Founders mapping technical trade-offs and risks on a whiteboard before a funding round.

What I've learned preparing founders for diligence

Over the years I've sat on both sides of these reviews, and the pattern almost never changes. The founders who come out of diligence with their valuation intact aren't the ones with the cleverest architecture — they're the ones who walked in already knowing where their own bodies were buried. They could point to the shortcut they took in year one, explain exactly why it made sense then, and show the line item on the roadmap where they planned to pay it back.
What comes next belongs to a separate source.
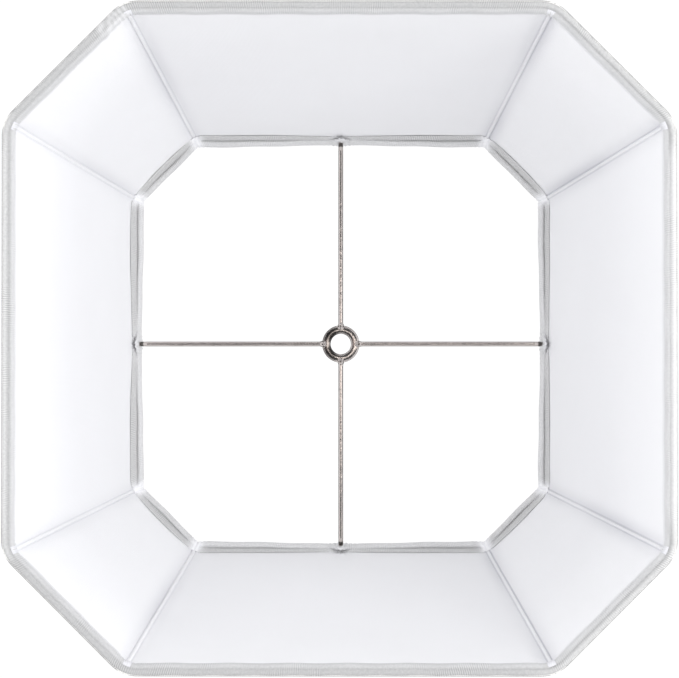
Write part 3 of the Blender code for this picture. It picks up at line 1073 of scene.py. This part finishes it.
class LAMPSHADE_OT_bindings(bpy.types.Operator):
    """Add the rolled bindings of the top and bottom rings"""

    bl_idname = "lampshade.bindings"
    bl_label = "Bindings"

    def execute(self, context):
        sizes, tape = context.scene.shade_sizes, finish(grosgrain_tape, context)
        lining = finish(acetate_lining, context)
        top_binding(sizes, tape, lining)
        bottom_binding(sizes, tape, lining)
        return {"FINISHED"}


class LAMPSHADE_OT_spider(bpy.types.Operator):
    """Add the nickel-plated washer and its four arms"""

    bl_idname = "lampshade.spider"
    bl_label = "Spider"

    def execute(self, context):
        material = finish(bright_nickel, context)
        add_washer(material)
        for number in range(1, 5):
            add_arm(number, material)
        return {"FINISHED"}


class LAMPSHADE_OT_frame_wires(bpy.types.Operator):
    """Finish the rings and ribs, which stay as the CAD made them"""

    bl_idname = "lampshade.frame_wires"
    bl_label = "Frame wires"

    def execute(self, context):
        material = finish(zinc_wire, context)
        for name, node in frame["nodes"].items():
            if name.startswith("rib_wire") or name.endswith("ring_wire"):
                node.data.materials.clear()
                node.data.materials.append(material)
        return {"FINISHED"}


LAMP_AIM = (0, 0, 0.1)

# name, place, size, watts and tint of each lamp
LAMPS = (
    ("right_low_lamp", (-0.9, 0.05, -1.2), (0.8, 0.8), 11.8, (1, 1, 1)),
    ("left_low_lamp", (0.9, 0.05, -1.2), (0.8, 0.8), 6.4, (1, 1, 1)),
    ("right_side_lamp", (-1.5, 0.0, -0.3), (0.5, 0.5), 4, (1, 1, 1)),
    ("left_side_lamp", (1.5, 0.0, -0.3), (0.5, 0.5), 3, (1, 1, 1)),
    ("front_lamp", (-0.6, -2.2, 0.7), (1.5, 1.5), 4, (1, 1, 1)),
    ("middle_strip", (-0.04, 0.0, -1.3), (0.1, 1.8), 0.36, (1, 0.8, 0.77)),
    ("top_strip", (0.0, 0.0, 1.9), (2.4, 2.4), 10, (1, 1, 1)),
    ("right_strip", (-0.38, 0.0, -1.25), (0.2, 0.9), 1.2, (1, 0.97, 0.93)),
)


class LAMPSHADE_OT_studio(bpy.types.Operator):
    """Set up the floor, the soft lamps, the white surround and the camera"""

    bl_idname = "lampshade.studio"
    bl_label = "Studio"

    def execute(self, context):
        add_floor(finish(studio_paint, context))
        add_world()
        for name, place, size, power, tint in LAMPS:
            add_lamp(name, place, LAMP_AIM, size, power, tint)
        add_camera()
        context.scene.view_settings.view_transform = "Standard"
        return {"FINISHED"}


class LAMPSHADE_PT_panel(bpy.types.Panel):
    """Lists the pieces of the lampshade with their sizes and colours"""

    bl_idname = "LAMPSHADE_PT_panel"
    bl_label = "Soft Lampshade"
    bl_space_type = "VIEW_3D"
    bl_region_type = "UI"
    bl_category = "Lampshade"

    def draw(self, context):
        for group in (context.scene.shade_sizes, context.scene.shade_colours):
            box = self.layout.box()
            for name in group.__annotations__:
                box.prop(group, name)
        for operator in OPERATORS:
            self.layout.operator(operator.bl_idname)


OPERATORS = (
    LAMPSHADE_OT_lining,
    LAMPSHADE_OT_cover,
    LAMPSHADE_OT_bindings,
    LAMPSHADE_OT_spider,
    LAMPSHADE_OT_frame_wires,
    LAMPSHADE_OT_studio,
)
CLASSES = (ShadeSizes, ShadeColours, *OPERATORS, LAMPSHADE_PT_panel)


def register():
    """Adds the classes to Blender, and the sizes and colours to its scenes."""
    for each in CLASSES:
        bpy.utils.register_class(each)
    bpy.types.Scene.shade_sizes = bpy.props.PointerProperty(type=ShadeSizes)
    bpy.types.Scene.shade_colours = bpy.props.PointerProperty(type=ShadeColours)


def unregister():
    """Takes them out again, in the opposite order."""
    del bpy.types.Scene.shade_colours
    del bpy.types.Scene.shade_sizes
    for each in reversed(CLASSES):
        bpy.utils.unregister_class(each)


def main():
    """Builds every piece in order."""
    register()
    bpy.ops.lampshade.lining()
    bpy.ops.lampshade.cover()
    bpy.ops.lampshade.bindings()
    bpy.ops.lampshade.spider()
    bpy.ops.lampshade.frame_wires()
    bpy.ops.lampshade.studio()
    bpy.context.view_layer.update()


if __name__ == "__main__":
    main()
Nothing relaxes a sceptical reviewer faster than a founder who finds the weak spot before they do.

The painful cases are the mirror image: a genuinely good product undermined by a stack that only one person understood, or a deployment process that depended on a single engineer's muscle memory. None of that is a product problem. It's a story problem — risk that was real but invisible, and therefore impossible to price as anything but worst-case. Investors don't punish honesty about debt; they punish the discovery of debt the founder didn't seem to know about.

So my advice is the same one I give before every raise: the stack you're proud of and the stack that wins the deal are not always the same one. The second is usually calmer, more boring, and far easier to explain. Build for the moment someone looks under the hood — because eventually, someone will.

— Anna

Preparing for investor scrutiny with H-Studio

If you're fundraising, approaching M&A, or preparing for a growth round, investors will evaluate your tech stack by risk signals, not brand names — and the work of getting ready is best done months before the data room opens, not the week it does. At H-Studio we design systems on the assumption that someone will eventually look under the hood: explainable architecture, predictable execution, and controlled, visible risk are the things that survive a two-week engineer-led review and turn it from a threat into an advantage.
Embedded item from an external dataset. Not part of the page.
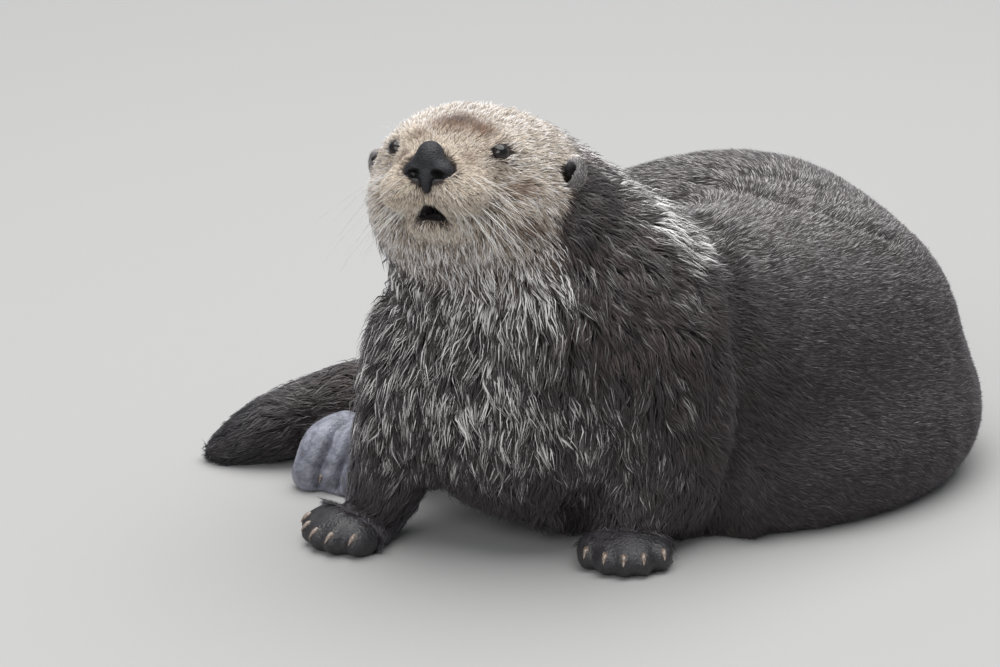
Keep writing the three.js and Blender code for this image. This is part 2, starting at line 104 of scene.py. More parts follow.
BODY = frame_at((0, 0, 0))
HEAD = frame_at((-21, 80, 326), (-20, -17, -4))
RIGHT_PAW = frame_at((-112, 87, 0), (-52, 0, 0))
LEFT_PAW = frame_at((104, 47, 0), (-4, 0, 0))


def placed(frame_matrix, points):
    """Points of a frame in the body's millimetres."""
    return np.asarray(points, float) @ frame_matrix[:3, :3].T + frame_matrix[:3, 3]


def turned(frame_matrix, vectors):
    return np.asarray(vectors, float) @ frame_matrix[:3, :3].T


def seen_from(frame_matrix, p):
    """The body's points p as the frame has them."""
    return placed(np.linalg.inv(frame_matrix), p)


def length(v):
    return np.sqrt(np.einsum("...i,...i", v, v))


def unit(v):
    return v / np.maximum(length(v), 1e-9)[..., None]


def smooth(low, high, x):
    """0 below low, 1 above high, and a smooth step between them."""
    t = np.clip((x - low) / (high - low), 0, 1)
    return t * t * (3 - 2 * t)


def body_shift():
    """What takes the body's millimetres to the frame: found from where the left eye is."""
    low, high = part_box("eye_left")
    made = placed(HEAD, EYE_PLACE) / 1000
    return np.array((low + high) / 2) - made


SHIFT = body_shift()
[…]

We help founders and growing companies get diligence-ready across the whole stack. Explore our engineering services, or go straight to the areas reviewers probe hardest: for clear boundaries and separation of concerns, backend architecture; for deployment, rollback and release maturity, DevOps and cloud engineering; and for metrics tied to real business flows, data engineering and analytics. If a funding conversation is on the horizon, get in touch and we'll pressure-test your stack before an investor does.

FAQ

What is technical due diligence, and how long does it take?
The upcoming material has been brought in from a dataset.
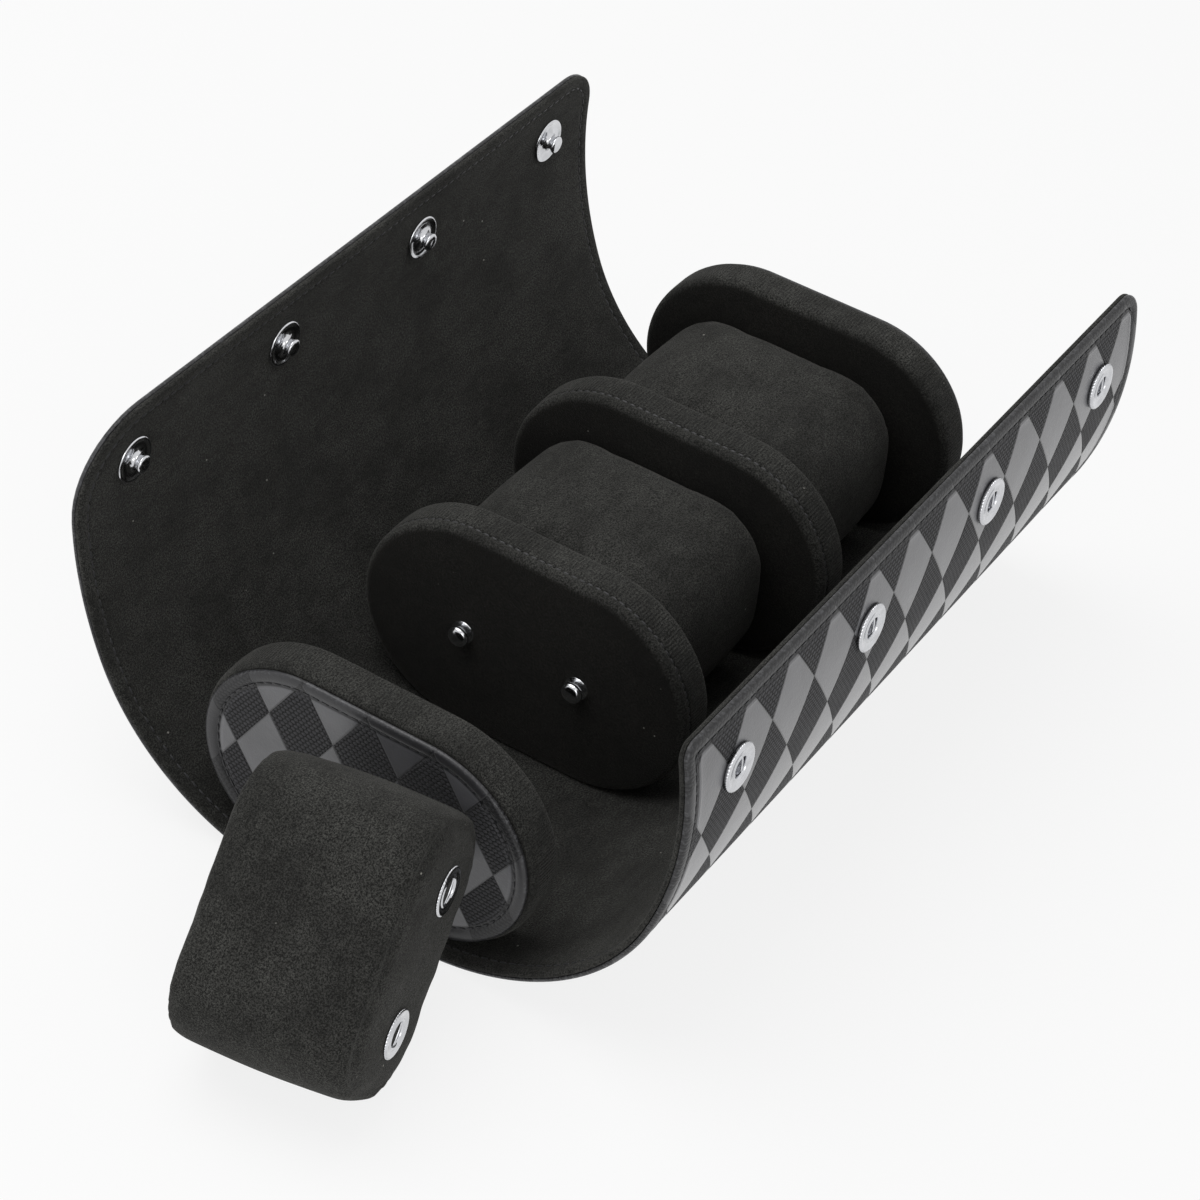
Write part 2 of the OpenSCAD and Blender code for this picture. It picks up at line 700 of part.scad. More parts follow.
base_skin();
base_board();
base_lining();
left_lower_skin();
left_lower_board();
left_lower_lining();
left_middle_skin();
left_middle_board();
left_middle_lining();
left_tip_skin();
left_tip_board();
left_tip_lining();
right_lower_skin();
right_lower_board();
right_lower_lining();
right_middle_skin();
right_middle_board();
right_middle_lining();
right_tip_skin();
right_tip_board();
right_tip_lining();
front_cap_core();
front_cap_cover();
front_cap_face();
front_divider_core();
front_divider_cover();
front_divider_studs();
rear_divider_core();
rear_divider_cover();
rear_divider_studs();
rear_cap_core();
rear_cap_cover();
rear_cap_face();
rear_cap_studs();
front_cushion_core();
front_cushion_cover();
front_cushion_sockets();
middle_cushion_core();
middle_cushion_cover();
middle_cushion_sockets();
rear_cushion_core();
rear_cushion_cover();
rear_cushion_sockets();
left_studs();
left_stud_caps();
right_sockets();
right_socket_caps();
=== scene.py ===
import math

import bmesh
import bpy
import numpy as np
from bpy.props import FloatProperty, FloatVectorProperty, IntProperty, PointerProperty
from mathutils import Matrix, Vector


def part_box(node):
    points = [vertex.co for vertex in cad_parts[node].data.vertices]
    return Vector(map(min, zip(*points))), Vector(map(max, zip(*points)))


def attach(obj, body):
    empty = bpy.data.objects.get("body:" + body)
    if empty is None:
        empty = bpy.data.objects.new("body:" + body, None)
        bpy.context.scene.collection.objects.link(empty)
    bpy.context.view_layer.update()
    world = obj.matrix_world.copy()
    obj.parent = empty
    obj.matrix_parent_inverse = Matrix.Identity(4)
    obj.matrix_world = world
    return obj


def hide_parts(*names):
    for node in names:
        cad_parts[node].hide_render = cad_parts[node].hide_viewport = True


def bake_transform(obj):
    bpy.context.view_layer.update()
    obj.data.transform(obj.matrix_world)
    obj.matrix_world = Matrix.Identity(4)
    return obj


bl_info = {
    "name": "Watch Travel Case",
    "version": (1, 0, 0),
    "blender": (4, 5, 0),
    "location": "3D View > Sidebar > Watch Case",
    "description": "Builds a soft three-place watch roll, opened out",
    "category": "Object",
}

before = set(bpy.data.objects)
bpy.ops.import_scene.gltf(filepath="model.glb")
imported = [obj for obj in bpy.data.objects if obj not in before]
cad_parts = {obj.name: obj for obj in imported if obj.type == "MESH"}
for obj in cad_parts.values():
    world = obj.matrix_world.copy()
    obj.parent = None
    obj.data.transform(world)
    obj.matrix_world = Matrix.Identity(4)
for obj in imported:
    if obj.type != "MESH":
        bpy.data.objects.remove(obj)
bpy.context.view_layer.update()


def mm(value):
    """Metres from millimetres."""
    return value / 1000


def tone(red, green, blue):
    """A linear colour from its screen values of 0 to 255."""
    return tuple(((c / 255 + 0.055) / 1.055) ** 2.4 if c > 10 else c / 255 / 12.92
                 for c in (red, green, blue))


def shaded(colour, share):
    """A colour made darker or lighter by a share."""
    return [c * share for c in colour]


def size(name, words, millimetres):
    """A length that a user may change."""
    return FloatProperty(name=name, description=words, default=mm(millimetres), unit="LENGTH", precision=5)


def shade(name, words, red, green, blue):
    """A colour that a user may change."""
    return FloatVectorProperty(name=name, description=words, default=tone(red, green, blue),
                               subtype="COLOR", min=0, max=1)


# The sizes that the CAD frame gives
roll_low, roll_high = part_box("base_skin")
disc_low, disc_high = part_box("front_divider_cover")
cushion_low, cushion_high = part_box("middle_cushion_cover")
HALF_ROLL = roll_high.x
DISC_WIDTH = disc_high.y - disc_low.y
DISC_HEIGHT = disc_high.z - disc_low.z
DISC_MIDDLE = (disc_low.z + disc_high.z) / 2
WRAP_THICKNESS = disc_low.z
CUSHION_LENGTH = cushion_high.x - cushion_low.x


class StudFlapShape(bpy.types.PropertyGroup):
    """How the flap that carries the studs rises and curls"""
    curve_radius: size("Curve radius", "Radius of the leather where the flap rises", 60)
    curve_turn: FloatProperty(name="Curve turn", description="How far that curve turns",
                              default=math.radians(68), subtype="ANGLE")
    upper_radius: size("Upper radius", "Radius of the leather further up", 110)
    base_length: size("Base", "Leather from the flat middle to the first fold", 18)
    lower_length: size("Lower part", "Leather from the first fold to the second", 34)
    middle_length: size("Middle part", "Leather from the second fold to the third", 38)
    tip_length: size("Tip", "Leather from the third fold to the edge", 41)
    front_corner: size("Front corner", "Radius of the front corner", 22)
    rear_corner: size("Rear corner", "Radius of the rear corner", 12)
    snap_inset: size("Snap inset", "Distance of the snaps from the edge", 14.75)


class SocketFlapShape(bpy.types.PropertyGroup):
    """How the flap that carries the sockets rises and curls"""
    curve_radius: size("Curve radius", "Radius of the leather where the flap rises", 64)
    curve_turn: FloatProperty(name="Curve turn", description="How far that curve turns",
                              default=math.radians(70), subtype="ANGLE")
    upper_radius: size("Upper radius", "Radius of the leather further up", 95)
    base_length: size("Base", "Leather from the flat middle to the first fold", 16.5)
    lower_length: size("Lower part", "Leather from the first fold to the second", 31)
    middle_length: size("Middle part", "Leather from the second fold to the third", 30.5)
    tip_length: size("Tip", "Leather from the third fold to the edge", 55.5)
    front_corner: size("Front corner", "Radius of the front corner", 4)
    rear_corner: size("Rear corner", "Radius of the rear corner", 6)
    snap_inset: size("Snap inset", "Distance of the snaps from the edge", 17.25)


class WrapShape(bpy.types.PropertyGroup):
    """Edges, folds and mesh of the wrap"""
    hem: size("Hem", "Distance of the stitched groove from the edge", 3.3)
    bend: size("Bend", "Length over which the leather bends at a fold, each way", 7)
    row_pitch: size("Row pitch", "Distance between the rows of its mesh", 2)
    column_pitch: size("Column pitch", "Distance between the columns of its mesh", 3)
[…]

It's a systematic assessment of a company's technical health — architecture, code quality, security, scalability, team, documentation, infrastructure — produced as a risk assessment for a specific deal. A thorough one typically runs two to four weeks and is led by engineers who can actually read the code and evaluate practices, not just review slides.

What are the biggest red flags investors look for in a tech stack?

The recurring ones: no automated tests, an entangled architecture that implies rewrite risk, manual or heroic deployments, no observability, single-vendor lock-in at the core, weak security hygiene (shared credentials, secrets in the repo), and a bus factor of one. Most of these are about risk and maintainability, not about which framework you chose.

Does my choice of framework actually affect valuation?

Rarely on its own. React vs. Vue, or monolith vs. microservices, is close to neutral — it only affects valuation when it creates real friction in cost, speed, or risk. An unsupported framework version is an exception, because it implies a costly migration and a security gap.

How should a founder talk about technical debt with investors?

Name it before they find it. Explain what you optimized for early, what you deliberately postponed, and what you'd fix next. A founder who can articulate their own trade-offs reads as in control; defensiveness reads as either blindness or concealment.

What's the single fastest way to lower perceived risk?

Make the system explainable and reduce key-person risk: documentation a new engineer can onboard from, clear ownership boundaries, and at least one other person who understands each critical area. Pair that with basic deployment and observability discipline, and most of the seven signals move in your favor at once.